Copy out all of the material, matching it word for word.

** Begin **

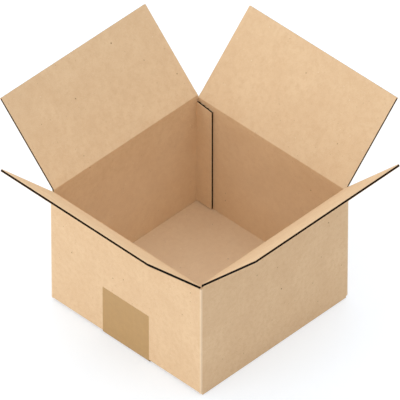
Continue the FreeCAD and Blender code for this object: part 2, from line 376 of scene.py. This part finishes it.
def shade_in_flutes(board):
    """The shade deep between the liners."""
    return shared_material("fluting_in_shade", fluting_paper, board.shade_core_colour, board.shade_core_colour)


# Modelling steps


def select_only(made):
    """Leaves one object selected and active."""
    bpy.ops.object.select_all(action="DESELECT")
    made.select_set(True)
    bpy.context.view_layer.objects.active = made


def draw_line(name, points):
    """A new line of edges through the points, left in edit mode."""
    bpy.ops.object.select_all(action="DESELECT")
    bpy.ops.mesh.primitive_plane_add(size=0.01, location=(0, 0, 0))
    made = bpy.context.object
    made.name = name
    made.data.name = name
    bpy.ops.object.mode_set(mode="EDIT")
    bpy.ops.mesh.select_all(action="SELECT")
    bpy.ops.mesh.merge(type="CENTER")
    bpy.ops.transform.translate(value=points[0])
    for before, after in zip(points, points[1:]):
        bpy.ops.mesh.extrude_vertices_move(TRANSFORM_OT_translate={"value": after - before})
    return made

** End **

◆ **FULL SOLUTION**
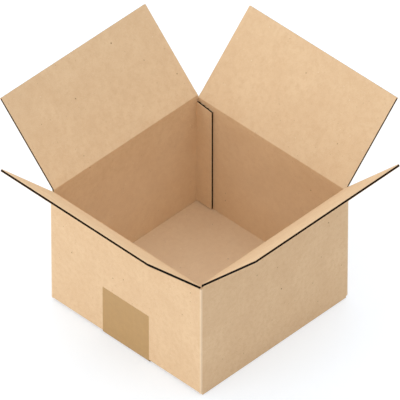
Continue the FreeCAD and Blender code for this object: part 2, from line 376 of scene.py. This part finishes it.
def shade_in_flutes(board):
    """The shade deep between the liners."""
    return shared_material("fluting_in_shade", fluting_paper, board.shade_core_colour, board.shade_core_colour)


# Modelling steps


def select_only(made):
    """Leaves one object selected and active."""
    bpy.ops.object.select_all(action="DESELECT")
    made.select_set(True)
    bpy.context.view_layer.objects.active = made


def draw_line(name, points):
    """A new line of edges through the points, left in edit mode."""
    bpy.ops.object.select_all(action="DESELECT")
    bpy.ops.mesh.primitive_plane_add(size=0.01, location=(0, 0, 0))
    made = bpy.context.object
    made.name = name
    made.data.name = name
    bpy.ops.object.mode_set(mode="EDIT")
    bpy.ops.mesh.select_all(action="SELECT")
    bpy.ops.mesh.merge(type="CENTER")
    bpy.ops.transform.translate(value=points[0])
    for before, after in zip(points, points[1:]):
        bpy.ops.mesh.extrude_vertices_move(TRANSFORM_OT_translate={"value": after - before})
    return made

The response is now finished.